E invece gli imprevedibili si confermano tali. Dopo una foto augurale a Liariis il loro inseparabile maestro a pile impartisce alcuni precetti di sopravvivenza che risulteranno efficaci.

Non misurare la salita in chilometri ma rallegrarsi per ogni ettometro o decametro superato.

Ignorare le icone votive dei ciclisti che segnano i chilometri perché non si capisce se sono i passati o i futuri.

Tenere lo sguardo basso distraendosi con la lettura dei graffiti vergati il giorno prima da tifosi faceti o avvinazzati, spesso inneggianti alla fuga con la u stretta.

Approfittare d'ogni slargo per attenuare la pendenza con traiettorie sinusoidali o spiraliformi.

Fingere impellenze minzionali o tachicardie parossistiche per invocare brevi soste in tali rari slarghi.

Non disdegnare, come estremo ausilio salvifico, il braccio propulsore del maestro Gastasini che è tenuto al segreto professionale.
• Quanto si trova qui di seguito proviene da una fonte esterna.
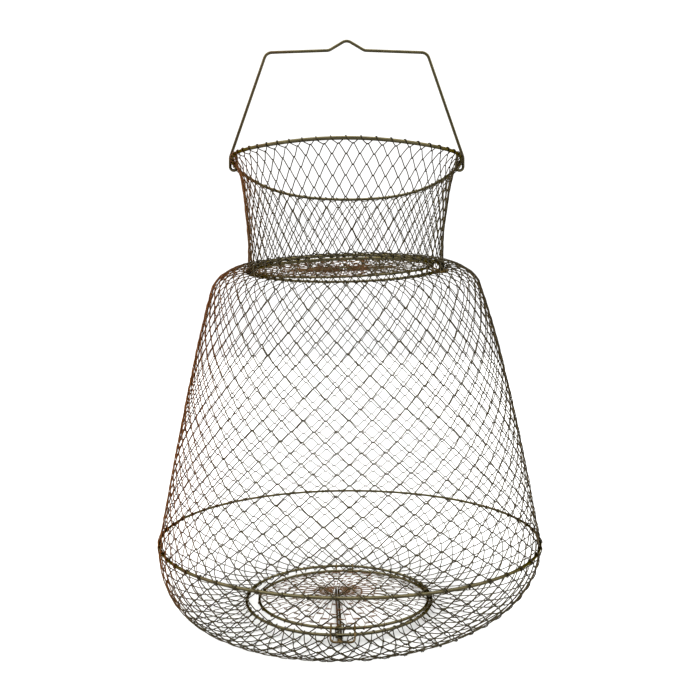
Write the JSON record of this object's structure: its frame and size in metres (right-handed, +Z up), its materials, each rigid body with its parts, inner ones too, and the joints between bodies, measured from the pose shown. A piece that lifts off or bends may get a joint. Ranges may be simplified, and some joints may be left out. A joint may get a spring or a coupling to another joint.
{
  "type": "wire keep net",
  "caption": "Collapsible wire keep net for live fish, with a woven wire cage on hoops, a sprung lid in the neck, a latched bottom door and a wire bail.",
  "frame": {"origin": "on the floor under the middle of the belly hoop, at the centre of the bounding box's base", "axes": "+Z up through the mouth, +X to the basket's right seen from the front, the front and the latch face -Y"},
  "size_m": [0.3324, 0.3324, 0.5067],
  "materials": {
    "brass_wire": "brass plated steel wire, satin, slightly tarnished",
    "spring_wire": "thin plated wire, satin",
    "woven_wire": "dark plated woven wire",
    "gathered_wire": "dark plated woven wire, brown where gathered"
  },
  "bodies": {
    "base": {"belly_hoop": "brass_wire", "bottom_hoop": "brass_wire", "side_net": "woven_wire", "base_net": "woven_wire", "door_hinge_link_left": "spring_wire", "door_hinge_link_right": "spring_wire"},
    "neck": {"neck_hoop": "brass_wire", "neck_net": "woven_wire", "lid_spring": "spring_wire"},
    "rim": {"rim_hoop": "brass_wire"},
    "bail": {"bail_handle": "brass_wire"},
    "lid": {"lid_ring": "brass_wire", "lid_net": "gathered_wire", "lid_net_collar": "brass_wire", "lid_stop_loop": "spring_wire", "lid_hinge_link_front": "spring_wire", "lid_hinge_link_rear": "spring_wire"},
    "door": {"door_ring": "brass_wire", "door_net": "gathered_wire", "door_net_collar": "brass_wire", "door_stop_loop": "spring_wire", "latch_guide_loop": "spring_wire"},
    "latch": {"latch_hairpin": "spring_wire"}
  },
  "joints": [
    {"name": "body_collapse", "type": "slide", "parent": "base", "child": "neck", "axis": [0, 0, 1], "range_m": [-0.2, 0], "deforming": ["side_net"]},
    {"name": "neck_collapse", "type": "slide", "parent": "neck", "child": "rim", "axis": [0, 0, 1], "range_m": [-0.05, 0], "deforming": ["neck_net"]},
    {"name": "bail_swing", "type": "hinge", "parent": "rim", "child": "bail", "pos_m": [-0.003, 0, 0.3949], "axis": [1, 0, 0], "range_deg": [-60, 60]},
    {"name": "lid_hinge", "type": "hinge", "parent": "neck", "child": "lid", "pos_m": [-0.08993, 0, 0.29706], "axis": [0, 0.9997, 0.0237], "range_deg": [0, 80], "stiffness_Nm_per_rad": 0.02, "springref_deg": -57.3, "deforming": ["lid_spring"]},
    {"name": "door_hinge", "type": "hinge", "parent": "base", "child": "door", "pos_m": [-0.0056, 0.07483, 0.003], "axis": [-1, 0, 0], "range_deg": [0, 85]},
    {"name": "latch_slide", "type": "slide", "parent": "door", "child": "latch", "axis": [-0.041, 0.9992, 0], "range_m": [0, 0.007], "stiffness_N_per_m": 150, "springref_m": -0.01}
  ],
  "couplings": [
    {"joint": "neck_collapse", "follows": "body_collapse", "ratio": 0.25}
  ]
}
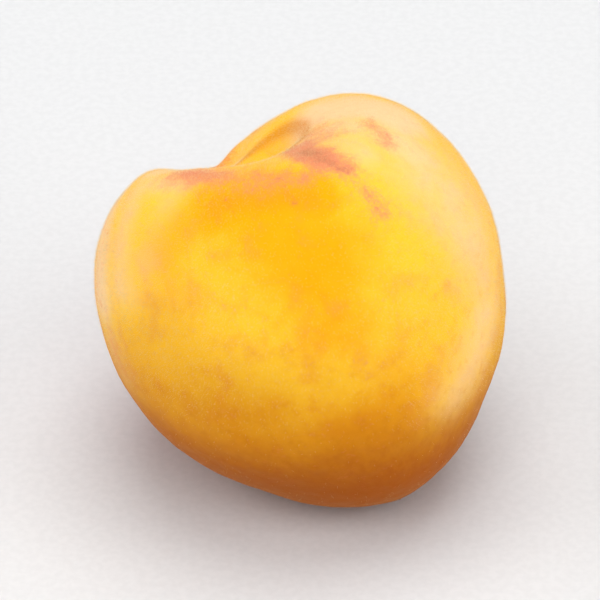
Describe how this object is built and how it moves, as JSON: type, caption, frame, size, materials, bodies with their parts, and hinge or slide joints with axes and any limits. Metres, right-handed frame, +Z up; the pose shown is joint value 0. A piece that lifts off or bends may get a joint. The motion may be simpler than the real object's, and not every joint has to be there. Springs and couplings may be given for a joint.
{
  "type": "yellow peach",
  "caption": "Whole ripe yellow peach with a funnel stem cavity, a shallow suture and a blunt tip, lying on a small flat spot.",
  "frame": {"origin": "middle of the fruit's width and depth, at the height of the flat spot it rests on", "axes": "+Z up, +X to the right and +Y away from the viewer; the stem cavity faces up, back and to the left (-X, +Y, +Z), and the tip faces down, forward and to the right"},
  "size_m": [0.069, 0.0682, 0.0668],
  "materials": {
    "peach_skin": "matte"
  },
  "bodies": {
    "root": {"peach": "peach_skin"}
  },
  "joints": []
}
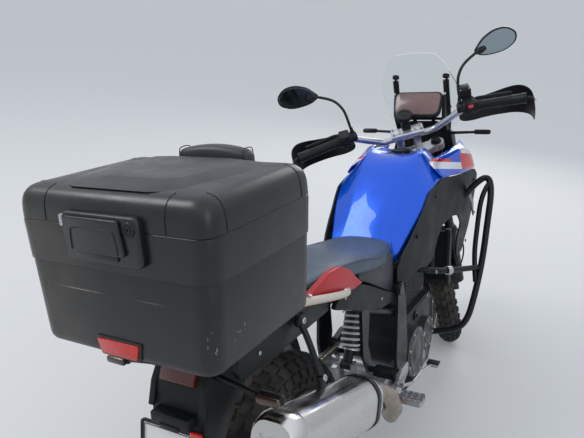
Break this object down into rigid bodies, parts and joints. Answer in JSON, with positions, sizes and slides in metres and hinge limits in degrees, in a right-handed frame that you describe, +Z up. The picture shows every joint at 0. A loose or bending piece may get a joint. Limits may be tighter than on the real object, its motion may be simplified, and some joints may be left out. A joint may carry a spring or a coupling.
{
  "type": "adventure motorcycle",
  "caption": "Adventure motorcycle leaning on its side stand with bars turned left: spoked cast wheels, open engine, steering, crash bars, clear screen and a hinged top case.",
  "frame": {"origin": "on the ground under the middle of the whole box", "axes": "+X towards the front of the machine, +Y towards its left side, +Z up; the machine leans 10 degrees to the left"},
  "size_m": [2.3591, 0.932, 1.5148],
  "materials": {
    "tyre": "tread",
    "rim_black": "satin",
    "disc_steel": "brushed",
    "frame_black": "satin",
    "engine_dark": "cast",
    "cover_grey": "cast",
    "chain_steel": "oiled",
    "swing_silver": "satin",
    "axle_steel": "machined",
    "shock": "satin",
    "caliper": "satin",
    "rack_black": "matte",
    "handle_pale": "satin",
    "seat_vinyl": "grained",
    "seat_red": "smooth",
    "black_plastic": "grained",
    "plate_white": "gloss",
    "case_plastic": "grained",
    "pad_leather": "grained",
    "lamp_red": "clear",
    "header_steel": "heat tinted",
    "silencer_steel": "brushed",
    "blue_paint": "metallic gloss",
    "cap_black": "satin",
    "radiator_black": "matte",
    "lamp_clear": "clear",
    "screen_clear": "clear",
    "display_glass": "gloss",
    "lamp_amber": "clear",
    "skid_silver": "brushed",
    "yoke_silver": "satin",
    "fork_tube": "satin",
    "bar_silver": "satin",
    "control_black": "ribbed",
    "mirror_black": "satin",
    "stand_black": "satin"
  },
  "bodies": {
    "chassis": {"beak": "blue_paint", "case_base": "case_plastic", "chain": "chain_steel", "crankcase": "engine_dark", "crash_bars": "frame_black", "cylinders": "engine_dark", "display": "display_glass", "engine_covers": "cover_grey", "exhaust_headers": "header_steel", "foot_controls": "axle_steel", "front_indicators": "lamp_amber", "grab_handles": "handle_pale", "headlight": "lamp_clear", "luggage_rack": "rack_black", "main_frame": "frame_black", "nose_fairing": "black_plastic", "number_plate": "plate_white", "pillion_pegs": "frame_black", "plate_carrier": "black_plastic", "radiator": "radiator_black", "rear_axle": "axle_steel", "rear_caliper": "caliper", "rear_frame": "frame_black", "rear_lamps": "lamp_red", "rear_shock": "shock", "screen_brackets": "black_plastic", "seat": "seat_vinyl", "seat_trim": "seat_red", "shrouds": "black_plastic", "side_covers": "black_plastic", "silencer": "silencer_steel", "skid_plate": "skid_silver", "swingarm": "swing_silver", "tank": "blue_paint", "tank_wings": "blue_paint", "windscreen": "screen_clear"},
    "front_wheel": {"front_tyre": "tyre", "front_rim": "rim_black", "front_discs": "disc_steel"},
    "rear_wheel": {"rear_tyre": "tyre", "rear_rim": "rim_black", "rear_disc": "disc_steel", "rear_sprocket": "disc_steel"},
    "steering": {"yokes": "yoke_silver", "fork_legs": "fork_tube", "handlebar": "bar_silver", "controls": "control_black", "hand_guards": "black_plastic", "mirrors": "mirror_black", "phone_mount": "black_plastic", "front_mudguard": "black_plastic", "front_calipers": "caliper"},
    "side_stand": {"side_stand": "stand_black"},
    "lid": {"case_lid": "case_plastic", "backrest": "pad_leather"},
    "fuel_cap": {"filler_cap": "cap_black"}
  },
  "joints": [
    {"name": "steering_turn", "type": "hinge", "parent": "chassis", "child": "steering", "pos_m": [0.53529, -0.0595, 0.87301], "axis": [-0.4498, 0.1551, 0.8796], "range_deg": [-56, 0]},
    {"name": "front_wheel_spin", "type": "hinge", "parent": "steering", "child": "front_wheel", "pos_m": [0.8758, -0.13208, 0.31049], "axis": [-0.4193, 0.8329, -0.3613], "continuous": true},
    {"name": "rear_wheel_spin", "type": "hinge", "parent": "chassis", "child": "rear_wheel", "pos_m": [-0.67439, -0.15749, 0.31726], "axis": [0, 0.9848, -0.1736], "continuous": true},
    {"name": "side_stand_fold", "type": "hinge", "parent": "chassis", "child": "side_stand", "pos_m": [-0.12979, -0.00743, 0.20087], "axis": [0.1922, 0.8272, 0.528], "range_deg": [0, 109]},
    {"name": "lid_hinge", "type": "hinge", "parent": "chassis", "child": "lid", "pos_m": [-0.80447, -0.01291, 1.13723], "axis": [0, 0.9848, -0.1736], "range_deg": [0, 75]},
    {"name": "fuel_cap_hinge", "type": "hinge", "parent": "chassis", "child": "fuel_cap", "pos_m": [0.37998, -0.0335, 1.02046], "axis": [0, 0.9848, -0.1736], "range_deg": [0, 80]}
  ]
}
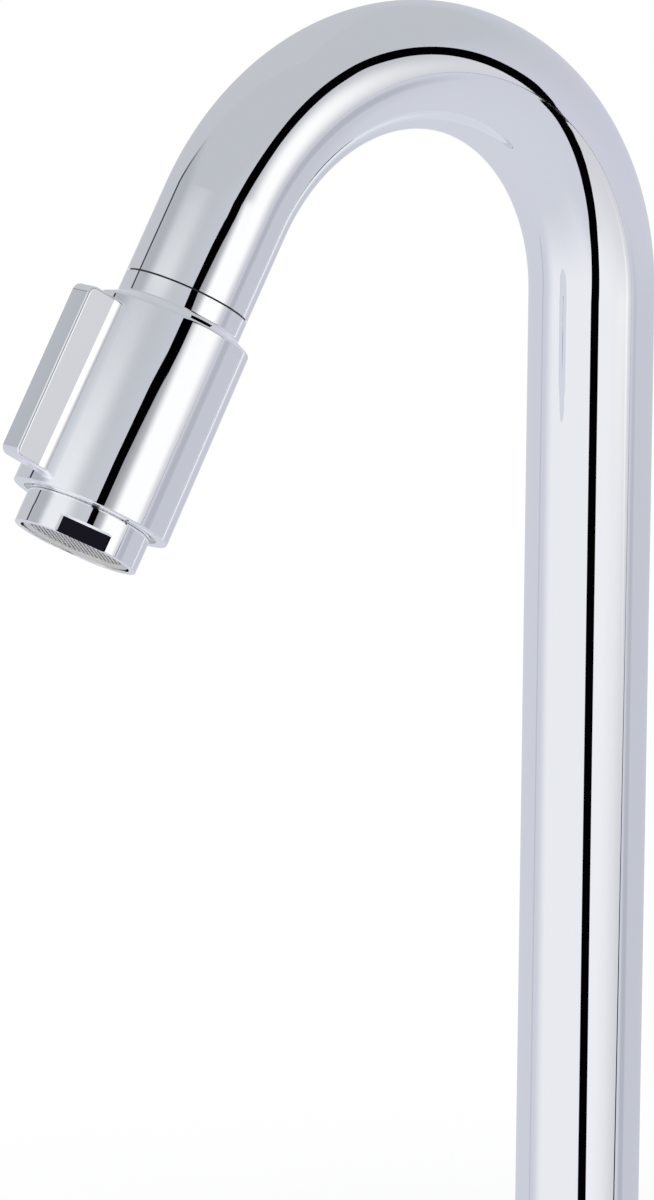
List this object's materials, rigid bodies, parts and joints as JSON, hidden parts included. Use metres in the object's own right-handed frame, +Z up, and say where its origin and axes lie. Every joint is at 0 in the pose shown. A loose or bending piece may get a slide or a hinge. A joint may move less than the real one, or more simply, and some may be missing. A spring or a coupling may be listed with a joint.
{
  "type": "basin tap",
  "caption": "Tall single-water basin tap: a round column with a swan-neck bend, and a quarter-turn control sleeve with a wing built round the outlet.",
  "frame": {"origin": "centre of the foot's underside, on the deck, on the column's axis", "axes": "+Z up along the column, -Y towards the outlet, X across; the tap's middle plane is X = 0"},
  "size_m": [0.05, 0.1843, 0.382],
  "materials": {
    "chrome": "polished mirror chrome plate",
    "brass": "turned brass",
    "rubber": "black sealing rubber",
    "steel": "stainless steel, dull",
    "ceramic": "lapped alumina ceramic",
    "slide_plastic": "low-friction plastic",
    "aerator_plastic": "dark grey moulded plastic",
    "screen": "stainless woven screen"
  },
  "bodies": {
    "tap": {"spout_tube": "chrome", "foot": "chrome", "foot_seal": "rubber", "shank": "brass", "shank_seal": "rubber", "clamp_gasket": "rubber", "clamp_washer": "steel", "mounting_nut": "brass", "tip_bush": "brass", "slide_ring": "slide_plastic", "headwork_body": "brass", "headwork_seal": "rubber", "seat_seal": "rubber", "fixed_disc": "ceramic"},
    "control": {"handle": "chrome", "spindle": "brass", "moving_disc": "ceramic", "thrust_washer": "slide_plastic", "spindle_seals": "rubber", "circlip": "steel", "outlet_nozzle": "brass", "nozzle_seal": "rubber", "aerator_gasket": "rubber", "aerator_housing": "chrome", "aerator_cage": "aerator_plastic", "flow_regulator": "aerator_plastic", "inlet_strainer": "steel", "aerator_screen": "screen"}
  },
  "joints": [
    {"name": "handle_turn", "type": "hinge", "parent": "tap", "child": "control", "pos_m": [0, -0.11288, 0.25475], "axis": [0, -0.5, -0.866], "range_deg": [0, 90]}
  ]
}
È così che dopo un'asperrima tenzone, disseminati lungo lo strumento di tortura, Innocenti e Calugi riescono a farsi posticipare da Nonni che meritatamente s'aggiudica il titolo di fin de course et de Giro. Un ex obeso che in pochi mesi si è trasformato da uomo della strada a uomo del doppio Zoncolan. E non c'è molto tempo per rallegrarsene poiché incombe la visione di tappa al chilometro zero di Tolmezzo. Anche quest'ultima liturgia si celebra a ranghi disgregati secondo lo spirito di questa spedizione: gruppuscoli d'Empolitour acclamanti e fotografanti dietro le transenne si mescolano alla folla bambinesca. Così tutti torneranno a casa senza dover confessare d'aver percorso cinquecento chilometri per andare al Giro e vederlo in televisione. Così anche il bilancio del presidente chiuderà in attivo. Non solo perché sono avanzati molti soldi in cassa ma anche perché nei momenti di comunione di mensa e di viaggio ha visto volti soddisfatti e riconoscenti. Sbarcano a Empoli ornati di ricordi come trofei e finiscono come hanno cominciato, disgregati con bici e bagagli sotto un temporale.